Well known for being something of a run-through for the infamous Basic Instinct (1992), The Fourth Man (1983) remains one of maverick director Paul Verhoeven's greatest works. Like Basic Instinct, The Fourth Man blends sex and death in a delicious cocktail of mystery, suspense and exaggerated imagery; telling a story of seduction and paranoia through the eyes and mind of an unreliable narrator. In this instance, Gerard Reve; an alcoholic writer of lurid pulp fiction, who in the film's subtle and darkly sardonic opening sequence, staggers out of bed, naked and hung-over, and - in a scene of quiet confusion and matter of fact precision - garrottes his homosexual lover to the point of asphyxiation. Right from the start, Verhoeven is skilfully introducing those aforementioned themes of sex and death, as well as establishing the air of incredibly dark humour, symbolism and that sense of blurring the lines between fact and fiction to near incomprehensible levels of uncertainty, all of which will permeate the film's very core.

Verhoeven has often claimed that the somewhat skewed, surreal and heavily atmospheric look and feel of the film was purposely stylised to an almost obvious degree in order to placate the high-brow Dutch film critics who had, at that particular time in his career, dismissed previous films such as Keetje Tippel (1975) and Spetters (1980) as lurid sensationalism. Whether or not this is the case is open to debate, but what most impresses here is Verhoeven's energy and skill in presenting such a taut and labyrinthine thriller that seems to draw as much on the surreal and coolly evocative psychodrama of a filmmaker like Ingmar Bergman as it does on the twisted world of Alfred Hitchcock. From beginning to end, The Fourth Man offers old fashioned suspense and bold strokes of drama, all contrasted and juxtaposed against the director's moody, European style and liberal bursts of violence and eroticism. The design of the film - rich with over-saturated light and colour, shades of autumn and lingering camera movements - suggest a world hinged somewhere between the noir-like stylisation of Bernardo Bertolucci's The Conformist (1970) and the vibrant, lurid surrealism of Dario Argento's Suspiria (1977), to add further depths to the already densely layered mystery, and to create a world that seems real, but at the same time, entirely dreamlike.

The film works on a number of levels; on the one-hand, as a piece of pure entertainment, with Verhoeven's always memorable use of imagery - both grotesque and beautiful - and his scenes of upfront and often confrontational violence and sexuality. The film is as much about sexuality and desire as it is about sex; with Gerard introduced initially as gay, though he later has an affair with the central femme-fatale, but only after he has flattened her small breasts with his hands and confessed that she "looks like a boy". Later in the film he will seduce the fiancé of this character and again raise questions pertaining to the film's central enigma. In the most telling scene, Gerard attends a Q&A session for his new book. When someone in the audience asks him about his secret for writing, Gerard replies "I lie the truth". Perhaps a poor subtitle translation, but the implication that Gerard sees the world through a somewhat false perspective is certainly there; with the further elements of alcoholism, sexual confusion, lust and paranoia creating a fascinating central character, quite possibly creating the story in his mind as it moves along.

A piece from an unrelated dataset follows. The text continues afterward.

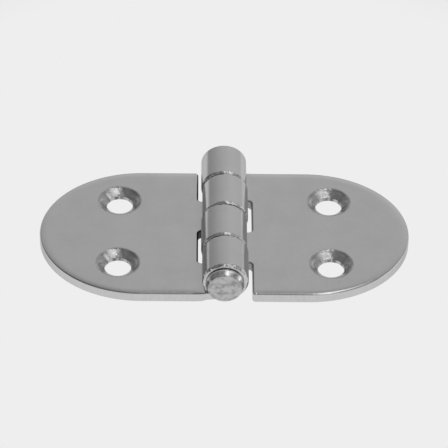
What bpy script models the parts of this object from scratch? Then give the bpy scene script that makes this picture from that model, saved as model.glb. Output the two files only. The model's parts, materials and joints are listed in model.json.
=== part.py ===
"""Round-ended strap hinge, lying open and flat: two rolled sheet-metal leaves on one headed pin.

The leaves lie on the XY plane, +X runs across the leaves and +Y runs along the pin, away from its
head. +Z rises out of the face that is screwed down. Y = 0 is the middle of the pin's full length.
"""

import math

import bmesh
import bpy
from mathutils import Matrix, Vector

MM = 0.001

# Leaves
OPEN_WIDTH = 76.0 * MM
LEAF_LENGTH = 38.0 * MM
SHEET = 2.1 * MM
END_ARC_START = 17.0 * MM
LEFT_NOTCH_EDGE = 5.4 * MM
RIGHT_NOTCH_EDGE = 5.65 * MM
NOTCH_FILLET = 0.8 * MM
CORNER_FILLET = 0.7 * MM

# Rolled knuckles
BORE_RADIUS = 2.6 * MM
KNUCKLE_RADIUS = BORE_RADIUS + SHEET
KNUCKLE_RISE = 0.45 * MM
KNUCKLE_LEAN = 0.12 * MM
RISE_START = 5.9 * MM
ROLL_END_ANGLE = math.radians(214.0)
KNUCKLE_GAP = 0.2 * MM
SEAMS_FROM_MIDDLE = (-9.45 * MM, 0.25 * MM, 9.9 * MM)

# Pin
PIN_RADIUS = 2.5 * MM
HEAD_RADIUS = 3.9 * MM
HEAD_THICKNESS = 1.6 * MM
HEAD_ROUNDING = 0.5 * MM
TAIL_RADIUS = 3.2 * MM
TAIL_THICKNESS = 0.6 * MM
END_GAP = 0.2 * MM

# Screw holes
HOLE_X = 21.75 * MM
HOLE_ROWS = (-9.55 * MM, 9.85 * MM)
HOLE_RADIUS = 2.75 * MM
COUNTERSINK_RADIUS = 4.4 * MM
COUNTERSINK_DEPTH = 1.25 * MM

# Places that follow from the sizes above
AXIS_HEIGHT = KNUCKLE_RISE + KNUCKLE_RADIUS
PIN_LENGTH = HEAD_THICKNESS + END_GAP + LEAF_LENGTH + END_GAP + TAIL_THICKNESS
HEAD_FACE = -PIN_LENGTH / 2
TAIL_FACE = PIN_LENGTH / 2
FRONT_EDGE = HEAD_FACE + HEAD_THICKNESS + END_GAP
BACK_EDGE = FRONT_EDGE + LEAF_LENGTH
LEAF_MIDDLE = (FRONT_EDGE + BACK_EDGE) / 2
SEAMS = tuple(LEAF_MIDDLE + seam for seam in SEAMS_FROM_MIDDLE)

ROLL_STEPS = 72
TURNED_STEPS = 72
END_ARC_STEPS = 72
FILLET_STEPS = 5
OVERSHOOT = 3.0 * MM
WELD = 0.01 * MM
SHARP_ANGLE = math.radians(30.0)

LEFT = -1
RIGHT = 1
STEEL_COLOUR = (0.56, 0.56, 0.56, 1.0)


def clear_scene():
    for item in list(bpy.data.objects):
        bpy.data.objects.remove(item, do_unlink=True)


def make_collection(name):
    collection = bpy.data.collections.new(name)
    bpy.context.scene.collection.children.link(collection)
    return collection


def steel(name, roughness):
    material = bpy.data.materials.new(name)
    material.use_nodes = True
    shader = material.node_tree.nodes["Principled BSDF"]
    shader.inputs["Base Color"].default_value = STEEL_COLOUR
    shader.inputs["Metallic"].default_value = 1.0
    shader.inputs["Roughness"].default_value = roughness
    material.diffuse_color = STEEL_COLOUR
    return material


def arc(centre, radius, start, end, steps):
    """Points on an arc, both ends included. The radius is a number or a pair for an ellipse."""
    across, along = radius if isinstance(radius, tuple) else (radius, radius)
    points = []
    for step in range(steps + 1):
        angle = start + (end - start) * step / steps
        points.append(Vector((centre[0] + across * math.cos(angle), centre[1] + along * math.sin(angle))))
    return points


def fillet(before, corner, after, radius):
    """Points that round the corner between two straight edges."""
    corner = Vector(corner)
    towards_before = (Vector(before) - corner).normalized()
    towards_after = (Vector(after) - corner).normalized()
    half_angle = towards_before.angle(towards_after) / 2
    centre = corner + (towards_before + towards_after).normalized() * radius / math.sin(half_angle)
    reach = radius / math.tan(half_angle)
    start = corner + towards_before * reach - centre
    sweep = start.angle_signed(corner + towards_after * reach - centre)
    return [
        centre + Matrix.Rotation(-sweep * step / FILLET_STEPS, 2) @ start
        for step in range(FILLET_STEPS + 1)
    ]


def rounded_outline(corners):
    """Turns (x, y, fillet radius) corners into outline points."""
    points = []
    count = len(corners)
    for index, (x, y, radius) in enumerate(corners):
        if radius == 0:
            points.append(Vector((x, y)))
            continue
        before = corners[index - 1][:2]
        after = corners[(index + 1) % count][:2]
        points.extend(fillet(before, (x, y), after, radius))
    return points


def solid_from_outline(name, outline, depth, placement, collection):
    """Extrudes a flat outline by depth, centred on its plane, and returns it as a mesh object."""
    curve = bpy.data.curves.new(name + "_outline", "CURVE")
    curve.dimensions = "2D"
    curve.fill_mode = "BOTH"
    curve.extrude = depth / 2
    spline = curve.splines.new("POLY")
    spline.points.add(len(outline) - 1)
    for point, place in zip(spline.points, outline):
        point.co = (place[0], place[1], 0.0, 1.0)
    spline.use_cyclic_u = True
    source = bpy.data.objects.new(name + "_outline", curve)
    collection.objects.link(source)
    depsgraph = bpy.context.evaluated_depsgraph_get()
    mesh = bpy.data.meshes.new_from_object(source.evaluated_get(depsgraph))
    mesh.name = name
    mesh.transform(placement)
    bpy.data.objects.remove(source)
    weld(mesh)
    result = bpy.data.objects.new(name, mesh)
    collection.objects.link(result)
    return result


def weld(mesh):
    shape = bmesh.new()
    shape.from_mesh(mesh)
    bmesh.ops.remove_doubles(shape, verts=shape.verts, dist=WELD)
    bmesh.ops.recalc_face_normals(shape, faces=shape.faces)
    shape.to_mesh(mesh)
    shape.free()


def turned(name, profile, placement, collection):
    """Turns a (radius, height) profile, listed from top to bottom, about its own Z axis."""
    mesh = bpy.data.meshes.new(name)
    shape = bmesh.new()
    verts = [shape.verts.new((radius, 0.0, height)) for radius, height in profile]
    for first, second in zip(verts, verts[1:]):
        shape.edges.new((first, second))
    shape.to_mesh(mesh)
    shape.free()
    result = bpy.data.objects.new(name, mesh)
    result.matrix_world = placement
    collection.objects.link(result)
    screw = result.modifiers.new("turn", "SCREW")
    screw.steps = TURNED_STEPS
    screw.render_steps = TURNED_STEPS
    screw.use_merge_vertices = True
    screw.merge_threshold = WELD
    return result


def boolean(target, operation, cutter):
    cut = target.modifiers.new(cutter.name, "BOOLEAN")
    cut.operation = operation
    cut.solver = "EXACT"
    cut.object = cutter


def sheet_profile(side):
    """The bent sheet seen along the pin, relative to the pin's axis.

    The sheet passes under the pin, curls up on the far side, over the top and back down until its
    end almost meets its own top face.
    """
    underside = -AXIS_HEIGHT
    top = underside + SHEET
    bottom_angle = math.radians(-90.0)
    lean = (KNUCKLE_LEAN, 0.0)
    outer = arc(lean, KNUCKLE_RADIUS, bottom_angle, ROLL_END_ANGLE, ROLL_STEPS)
    bore = arc((0.0, 0.0), BORE_RADIUS, ROLL_END_ANGLE, bottom_angle, ROLL_STEPS)
    outline = [Vector((-OPEN_WIDTH, underside)), Vector((-RISE_START, underside))]
    outline += outer
    outline += bore
    outline += [Vector((-RISE_START, top)), Vector((-OPEN_WIDTH, top))]
    return [Vector((-side * point.x, point.y)) for point in outline]


def leaf_outline(side):
    """The flat outline of a leaf with its knuckle strips, seen from above."""
    front_seam, middle_seam, back_seam = SEAMS
    inset = KNUCKLE_GAP / 2
    past_barrel = -(KNUCKLE_RADIUS + OVERSHOOT)
    if side == LEFT:
        inner = [
            (past_barrel, FRONT_EDGE, 0.0),
            (past_barrel, front_seam - inset, 0.0),
            (LEFT_NOTCH_EDGE, front_seam - inset, NOTCH_FILLET),
            (LEFT_NOTCH_EDGE, middle_seam + inset, NOTCH_FILLET),
            (past_barrel, middle_seam + inset, 0.0),
            (past_barrel, back_seam - inset, 0.0),
            (LEFT_NOTCH_EDGE, back_seam - inset, NOTCH_FILLET),
            (LEFT_NOTCH_EDGE, BACK_EDGE, CORNER_FILLET),
        ]
    else:
        inner = [
            (RIGHT_NOTCH_EDGE, FRONT_EDGE, CORNER_FILLET),
            (RIGHT_NOTCH_EDGE, front_seam + inset, NOTCH_FILLET),
            (past_barrel, front_seam + inset, 0.0),
            (past_barrel, middle_seam - inset, 0.0),
            (RIGHT_NOTCH_EDGE, middle_seam - inset, NOTCH_FILLET),
            (RIGHT_NOTCH_EDGE, back_seam + inset, NOTCH_FILLET),
            (past_barrel, back_seam + inset, 0.0),
            (past_barrel, BACK_EDGE, 0.0),
        ]
    end_size = (OPEN_WIDTH / 2 - END_ARC_START, LEAF_LENGTH / 2)
    end_centre = (END_ARC_START, LEAF_MIDDLE)
    rounded_end = arc(end_centre, end_size, math.pi / 2, -math.pi / 2, END_ARC_STEPS)
    corners = inner + [(point.x, point.y, 0.0) for point in rounded_end]
    return [Vector((side * point.x, point.y)) for point in rounded_outline(corners)]


def screw_hole_cutter(name, x, y, collection):
    underside = -AXIS_HEIGHT
    top = underside + SHEET
    cone_start = top - COUNTERSINK_DEPTH
    slope = (COUNTERSINK_RADIUS - HOLE_RADIUS) / COUNTERSINK_DEPTH
    profile = [
        (0.0, top + OVERSHOOT),
        (COUNTERSINK_RADIUS + OVERSHOOT * slope, top + OVERSHOOT),
        (HOLE_RADIUS, cone_start),
        (HOLE_RADIUS, underside - OVERSHOOT),
        (0.0, underside - OVERSHOOT),
    ]
    return turned(name, profile, Matrix.Translation((x, y, AXIS_HEIGHT)), collection)


def hinge_leaf(name, side, roughness, parts, cutters):
    """One sheet with its knuckles rolled from it, its origin on the pin's axis."""
    upright = Matrix.Rotation(math.radians(90.0), 4, "X")
    blank_depth = LEAF_LENGTH + 2 * OVERSHOOT
    blank_place = Matrix.Translation((0.0, LEAF_MIDDLE, 0.0)) @ upright
    leaf = solid_from_outline(name, sheet_profile(side), blank_depth, blank_place, parts)
    leaf.location.z = AXIS_HEIGHT
    blade = solid_from_outline(name + "_blade", leaf_outline(side), OPEN_WIDTH, Matrix(), cutters)
    blade.location.z = AXIS_HEIGHT
    boolean(leaf, "INTERSECT", blade)
    for label, row in zip(("front", "back"), HOLE_ROWS):
        cutter_name = name + "_hole_" + label
        hole = screw_hole_cutter(cutter_name, side * HOLE_X, LEAF_MIDDLE + row, cutters)
        boolean(leaf, "DIFFERENCE", hole)
    leaf.data.materials.append(steel(name + "_steel", roughness))
    return leaf


def hinge_pin(parts):
    """The pin: a round-edged head in front, the shank, and the end riveted over at the back."""
    head_back = HEAD_FACE + HEAD_THICKNESS
    tail_front = TAIL_FACE - TAIL_THICKNESS
    quarter = math.radians(90.0)
    rounding_centre = (HEAD_RADIUS - HEAD_ROUNDING, HEAD_FACE + HEAD_ROUNDING)
    head_edge = arc(rounding_centre, HEAD_ROUNDING, 0.0, -quarter, FILLET_STEPS)
    tail_dome = arc((PIN_RADIUS, tail_front), (TAIL_RADIUS - PIN_RADIUS, TAIL_THICKNESS), quarter, 0.0,
                    FILLET_STEPS)
    profile = [(0.0, TAIL_FACE)]
    profile += [tuple(point) for point in tail_dome]
    profile += [(PIN_RADIUS, tail_front), (PIN_RADIUS, head_back), (HEAD_RADIUS, head_back)]
    profile += [tuple(point) for point in head_edge]
    profile += [(0.0, HEAD_FACE)]
    along_y = Matrix.Translation((0.0, 0.0, AXIS_HEIGHT)) @ Matrix.Rotation(math.radians(-90.0), 4, "X")
    pin = turned("hinge_pin", profile, along_y, parts)
    pin.data.materials.append(steel("hinge_pin_steel", 0.3))
    return pin


def smooth_round_faces(item):
    """Applies the modifiers, then shades smooth except across sharp edges."""
    depsgraph = bpy.context.evaluated_depsgraph_get()
    mesh = bpy.data.meshes.new_from_object(item.evaluated_get(depsgraph))
    item.modifiers.clear()
    item.data = mesh
    mesh.shade_smooth()
    mesh.set_sharp_from_angle(angle=SHARP_ANGLE)


def main():
    clear_scene()
    parts = make_collection("strap_hinge")
    cutters = make_collection("cutters")
    hinge_leaf("left_leaf", LEFT, 0.25, parts, cutters)
    hinge_leaf("right_leaf", RIGHT, 0.25, parts, cutters)
    hinge_pin(parts)
    for item in parts.objects:
        smooth_round_faces(item)
    for cutter in cutters.objects:
        cutter.display_type = "WIRE"
        cutter.hide_render = True


main()
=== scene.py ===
"""Looks for the round-ended strap hinge: rolled and polished stainless sheet on a headed pin."""

import json
import math
import random

import bmesh
import bpy
from mathutils import Matrix, Vector, noise


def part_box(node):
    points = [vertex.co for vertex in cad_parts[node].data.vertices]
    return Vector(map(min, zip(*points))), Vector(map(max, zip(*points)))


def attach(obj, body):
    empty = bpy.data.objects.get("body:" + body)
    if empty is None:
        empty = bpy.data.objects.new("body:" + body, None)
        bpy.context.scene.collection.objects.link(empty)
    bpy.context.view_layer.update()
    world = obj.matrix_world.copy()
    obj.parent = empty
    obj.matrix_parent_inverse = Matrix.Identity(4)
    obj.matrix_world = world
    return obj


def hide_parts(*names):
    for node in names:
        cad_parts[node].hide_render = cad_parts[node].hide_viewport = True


MM = 0.001

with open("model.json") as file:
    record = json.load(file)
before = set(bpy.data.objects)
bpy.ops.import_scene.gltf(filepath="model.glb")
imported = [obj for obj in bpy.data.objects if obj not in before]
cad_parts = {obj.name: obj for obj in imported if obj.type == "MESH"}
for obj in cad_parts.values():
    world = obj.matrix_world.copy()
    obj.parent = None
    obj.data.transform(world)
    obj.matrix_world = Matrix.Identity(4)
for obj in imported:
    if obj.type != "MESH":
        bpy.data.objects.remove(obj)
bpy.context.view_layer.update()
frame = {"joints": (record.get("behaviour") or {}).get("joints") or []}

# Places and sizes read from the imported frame
AXIS = Vector(frame["joints"][0]["pos_m"])
LEAF_LOW, LEAF_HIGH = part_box("left_leaf")
PIN_LOW, PIN_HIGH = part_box("hinge_pin")
FRONT_EDGE = LEAF_LOW.y
BACK_EDGE = LEAF_HIGH.y
LEAF_MIDDLE = (FRONT_EDGE + BACK_EDGE) / 2
HALF_WIDTH = -LEAF_LOW.x
HEAD_FACE = PIN_LOW.y
TAIL_FACE = PIN_HIGH.y
HEAD_RADIUS = PIN_HIGH.x

# Leaf outline: where its rounded end starts, and how far its notches' edges are from the pin's axis
END_ARC_START = 17.0 * MM
NOTCH_EDGE = {"left": 5.4 * MM, "right": 5.65 * MM}
NOTCH_FILLET = 0.8 * MM
CORNER_FILLET = 0.7 * MM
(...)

There are Hitchcockian allusions as noted, with the cold, blonde femme-fatale person represented by Christine, who has an air of subtle menace and great sexuality. Is Gerard seducing her or is she seducing Gerard, and just why have three of her past husbands turned up dead in recent years? Is Gerard imagining all of this? Is he genuinely interested in Christine, or is he more interested in getting closer to the man in her life? Are his reasons purely sexual or are they a further fuelled by his lurid obsessions with death? Questions like this crop up constantly with The Fourth Man, with Verhoeven denying the audience easy answers and instead plunging headlong into surreal visions of rotting eyeballs, strung-up meat carcasses, puddles of blood and the juxtaposition of homoerotic yearning with Christ-like metaphors. There's also a continual use of black-widow symbolism apparent right from the start, as well as all the elements coming together at the end in a sort of tragic foreshadowing of events. Even then, do we believe Gerard and his wild accusations, or is this just another example of the alcoholic, over-sexed writer "lying the truth" for the purposes of fiction.

The Fourth Man is a film that I haven't seen in a long time, but its images and story have always stayed with me. On my initial viewing in 2001, my familiarity with Verhoeven was based purely on his satirical Hollywood pictures, principally Robocop (1986), Total Recall (1991) and Starship Troopers (1997). I was also fairly unfamiliar with European cinema in general, meaning that the film's bold scenes of both straight and gay sex, nudity and imagined (or are they?) scenes of surreal, sexualised violence were a real revelation. A few years later I returned to the film and found it just as fascinating; with the labyrinthine plot, moody visuals, bold performances and totally entrancing story and character drawing me in; offering a great central mystery that is visually captivating and rife with a myriad of potential interpretations. It's easy to say that The Fourth Man is one of my favourite films; filled with cool irony, controversial images and ideas, and a completely fascinating, dreamlike evocation of the story at hand.